I was going to whine about this, until I realized that this is what some people do every day of their lives, only without the accolades and the whole “I’m enjoying my work” bit. This is why I need to be able to remain a cartoonist for the rest of my life. A little three-day taste of actual WORK, with the long hours, the fast food, and the commute is all I think I can take. Force me back into the traditional workplace where there are meetings and office politics on top of it all, plus the “no-end-in-sight” bit and I think I would wither and die.

Monday I’ve got piles of cartooning and book prep to do.

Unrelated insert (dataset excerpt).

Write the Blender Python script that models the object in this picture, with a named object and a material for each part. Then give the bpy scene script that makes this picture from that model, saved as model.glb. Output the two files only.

And I’ve got about a month before I tackle my next 12- to 18-hour-per-day convention, which sounds about right. I can do this again, as long as I’ve got a month’s worth of daily naps and home-cooked food to shore me up.

–Howard

Wanted: Software for chaining digital photos into a stop-motion AVI or MPEG

Per sandratayler‘s most recent post, I’ve just learned that my 8-year-old wants to make a movie. The easiest way I can think of for him to make something that doesn’t look like a corny home video is for him to stop-motion-animate some of our very, very many toys.

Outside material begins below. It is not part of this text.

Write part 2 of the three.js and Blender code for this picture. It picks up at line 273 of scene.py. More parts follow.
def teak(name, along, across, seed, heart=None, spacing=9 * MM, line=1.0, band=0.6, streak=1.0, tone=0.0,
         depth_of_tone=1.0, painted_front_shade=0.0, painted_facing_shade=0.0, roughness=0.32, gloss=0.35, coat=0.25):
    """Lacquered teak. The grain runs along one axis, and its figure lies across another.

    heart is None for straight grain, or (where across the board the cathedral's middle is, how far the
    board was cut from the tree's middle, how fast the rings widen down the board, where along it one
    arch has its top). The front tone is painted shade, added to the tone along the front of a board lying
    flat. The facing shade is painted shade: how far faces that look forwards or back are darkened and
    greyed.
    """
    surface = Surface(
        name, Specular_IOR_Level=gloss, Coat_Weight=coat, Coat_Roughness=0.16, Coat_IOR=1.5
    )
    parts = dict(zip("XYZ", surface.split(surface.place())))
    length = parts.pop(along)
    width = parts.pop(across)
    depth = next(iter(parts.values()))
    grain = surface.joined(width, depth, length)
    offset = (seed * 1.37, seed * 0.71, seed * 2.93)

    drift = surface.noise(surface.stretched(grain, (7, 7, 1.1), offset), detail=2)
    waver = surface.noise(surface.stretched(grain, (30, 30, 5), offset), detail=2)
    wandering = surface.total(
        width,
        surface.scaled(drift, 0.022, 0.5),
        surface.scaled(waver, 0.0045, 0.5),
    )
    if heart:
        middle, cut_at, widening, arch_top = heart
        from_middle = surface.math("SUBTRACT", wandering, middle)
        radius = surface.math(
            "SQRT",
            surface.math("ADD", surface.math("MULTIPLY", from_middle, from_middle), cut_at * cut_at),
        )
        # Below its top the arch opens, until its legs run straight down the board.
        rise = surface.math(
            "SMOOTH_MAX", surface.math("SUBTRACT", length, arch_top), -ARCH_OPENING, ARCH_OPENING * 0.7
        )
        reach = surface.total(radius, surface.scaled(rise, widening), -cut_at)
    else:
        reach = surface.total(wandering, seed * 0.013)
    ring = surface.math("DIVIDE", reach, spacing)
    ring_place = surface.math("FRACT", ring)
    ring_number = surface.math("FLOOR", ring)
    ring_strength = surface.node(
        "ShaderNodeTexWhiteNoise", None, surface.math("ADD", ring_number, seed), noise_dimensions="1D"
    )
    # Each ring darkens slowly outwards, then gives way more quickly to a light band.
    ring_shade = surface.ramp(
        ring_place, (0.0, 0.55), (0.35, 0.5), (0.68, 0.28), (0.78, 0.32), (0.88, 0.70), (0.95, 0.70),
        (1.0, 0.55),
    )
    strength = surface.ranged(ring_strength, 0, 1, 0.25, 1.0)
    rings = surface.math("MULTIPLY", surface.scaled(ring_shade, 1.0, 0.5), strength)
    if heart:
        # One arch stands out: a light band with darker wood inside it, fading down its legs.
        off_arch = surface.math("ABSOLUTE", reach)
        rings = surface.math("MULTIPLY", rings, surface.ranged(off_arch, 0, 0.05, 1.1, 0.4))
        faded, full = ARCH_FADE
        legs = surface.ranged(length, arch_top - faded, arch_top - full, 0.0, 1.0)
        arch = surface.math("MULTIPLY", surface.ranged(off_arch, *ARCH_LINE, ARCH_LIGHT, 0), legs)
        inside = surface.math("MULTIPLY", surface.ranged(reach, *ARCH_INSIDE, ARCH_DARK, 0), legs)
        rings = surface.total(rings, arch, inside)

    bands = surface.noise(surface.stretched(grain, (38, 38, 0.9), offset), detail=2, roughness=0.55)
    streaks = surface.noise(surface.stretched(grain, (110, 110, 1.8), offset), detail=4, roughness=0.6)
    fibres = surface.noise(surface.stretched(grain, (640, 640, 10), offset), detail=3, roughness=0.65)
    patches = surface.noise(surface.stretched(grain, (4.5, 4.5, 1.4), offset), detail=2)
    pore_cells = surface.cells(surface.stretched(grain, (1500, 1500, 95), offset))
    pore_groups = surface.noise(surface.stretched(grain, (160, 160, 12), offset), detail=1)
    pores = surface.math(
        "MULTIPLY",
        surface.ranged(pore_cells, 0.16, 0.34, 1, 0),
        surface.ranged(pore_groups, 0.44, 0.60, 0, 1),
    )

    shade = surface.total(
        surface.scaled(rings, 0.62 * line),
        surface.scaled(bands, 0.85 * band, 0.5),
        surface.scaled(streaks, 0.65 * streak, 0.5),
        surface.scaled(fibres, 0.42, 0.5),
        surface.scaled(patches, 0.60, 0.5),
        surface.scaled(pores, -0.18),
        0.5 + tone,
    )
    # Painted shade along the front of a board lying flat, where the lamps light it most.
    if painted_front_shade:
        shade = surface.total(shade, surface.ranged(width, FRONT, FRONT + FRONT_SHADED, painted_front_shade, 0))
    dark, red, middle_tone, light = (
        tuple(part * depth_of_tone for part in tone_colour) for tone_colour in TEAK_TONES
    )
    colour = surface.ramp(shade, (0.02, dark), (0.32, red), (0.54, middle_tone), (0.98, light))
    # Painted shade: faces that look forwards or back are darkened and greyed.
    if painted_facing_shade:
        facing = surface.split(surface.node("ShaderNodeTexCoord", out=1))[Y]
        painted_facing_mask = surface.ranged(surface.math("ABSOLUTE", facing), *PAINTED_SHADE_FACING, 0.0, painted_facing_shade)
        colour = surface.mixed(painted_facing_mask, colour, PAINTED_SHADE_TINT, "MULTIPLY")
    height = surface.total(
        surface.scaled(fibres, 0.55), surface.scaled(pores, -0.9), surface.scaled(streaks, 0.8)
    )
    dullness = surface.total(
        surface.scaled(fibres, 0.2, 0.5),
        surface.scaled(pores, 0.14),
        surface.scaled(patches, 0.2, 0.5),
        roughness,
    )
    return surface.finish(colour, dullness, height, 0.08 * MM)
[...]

(I did this when I was a kid. My movies all sucked. Stupid 8mm camera…)

We have a digital camera capable of taking video, but not single frames of video. It can, however, take single pictures, and can hold lots and lots at a low resolution (640×480 — twice what we’d be getting in video mode). So… what I need is a way to drop pictures into a video editor one at a time, and have it output an AVI or an MPEG.

I’m also on a budget. I need to be able to do this without spending money.

I’ve Googled this little project, and determined that I don’t know enough terminology to ask the right questions. There seems to be no shortage of software out there, but I’d rather not have to install a dozen different packages in order to find one that actually does what I need.

So… do any of you have recommendations?

I’m a big chicken

I’ve been playing Thief: Deadly Shadows, and this evening’s session had me breaking into a haunted asylum. I played for about an hour, sneaking around while listening to creepy noises, the voice of a ghost-child I’m supposed to save, and the chilling strains of “mood music” from the game’s soundtrack. I kept waiting for the cat to jump out, or the zombies to materialize, and boy was I on edge.

And then I said “screw it.” I play to have fun, not to be startled or terrified. So I saved, quit, and looked up a walkthrough on this “internet” thing I’ve heard so much about.

Sure enough, the level gets creepier. But now I know what’s coming. I also know that I’m about 80% of the way through the game, which is nice information to have. I didn’t read any further ahead — I just counted “milestones” in the walkthrough. I mean, it may be even scarier further along, but I’ll take that chance.

–Howard

Script, Pencil, Ink, Color, Repeat

There are four basic steps to each Schlock Mercenary strip: Script, Pencil, Ink, and Color.

Oh, and “Repeat,” which is the process of getting down off the “I did it again!” pedestal and getting back to work.

Of these, I think inking is physically the hardest. Scripting and pencilling, though… those take THINKING. Yesterday at the Keep I tackled inking, and realized that I was physically exhausted going INTO the process… so I took a page from Chalain.

Chalain once told me that in the mornings there’s a smart guy who sits at his desk, looks at the pile of work, and attacks it. In the afternoons there’s a dumb guy who can’t do much beyond chopping wood and carrying water. So he arrived at a strategy in which Smart Guy does very little coding in the morning — he solves problems and leaves instructions on how to execute on those solutions in simple, easily reducible steps. Chop wood, carry water. The result is that by noon he has nothing to show for his work except pages of notes. By 5:00pm (or 10:00 pm, depending on how long Dumb Guy is required to stay at the office) he has piles upon piles of working code, most of which Dumb Guy can hardly believe he wrote.

For me the scripting and the pencilling is the smart guy work. Sometimes he’s home, sometimes he’s not. Ofttimes he gets distracted by blogging or Live Journaling (he will have to answer to Dumb Guy for spending cycles on THIS post, I’m sure). On Monday he handed Dumb Guy a big pile of scripts — some were blank, some had been pencilled. Dumb Guy looked at them and decided that trying HIS hand at pencilling would be disastrous, so he opted to ink instead.

Chop wood, carry water. It’s not thought-provoking, and it’s not EASY. Make no mistake — it’s WORK. But it’s work I can do when I’m having an off-day. Yesterday was an off-day, and I got a full week of comics inked. It’s nice when I can get piles of work done on an off-day. I feel like the king of the world.

My goal this week is to finish the Book I footnotes and Marginalia, and by Saturday have one more week pencilled and inked, two weeks colored and uploaded, and a fresh week or two of scripts. Inking and Coloring is chop-wood-carry-water. I figure with two on-days and two off-days I can make it… provided Smart Guy remembers to leave Dumb Guy some notes.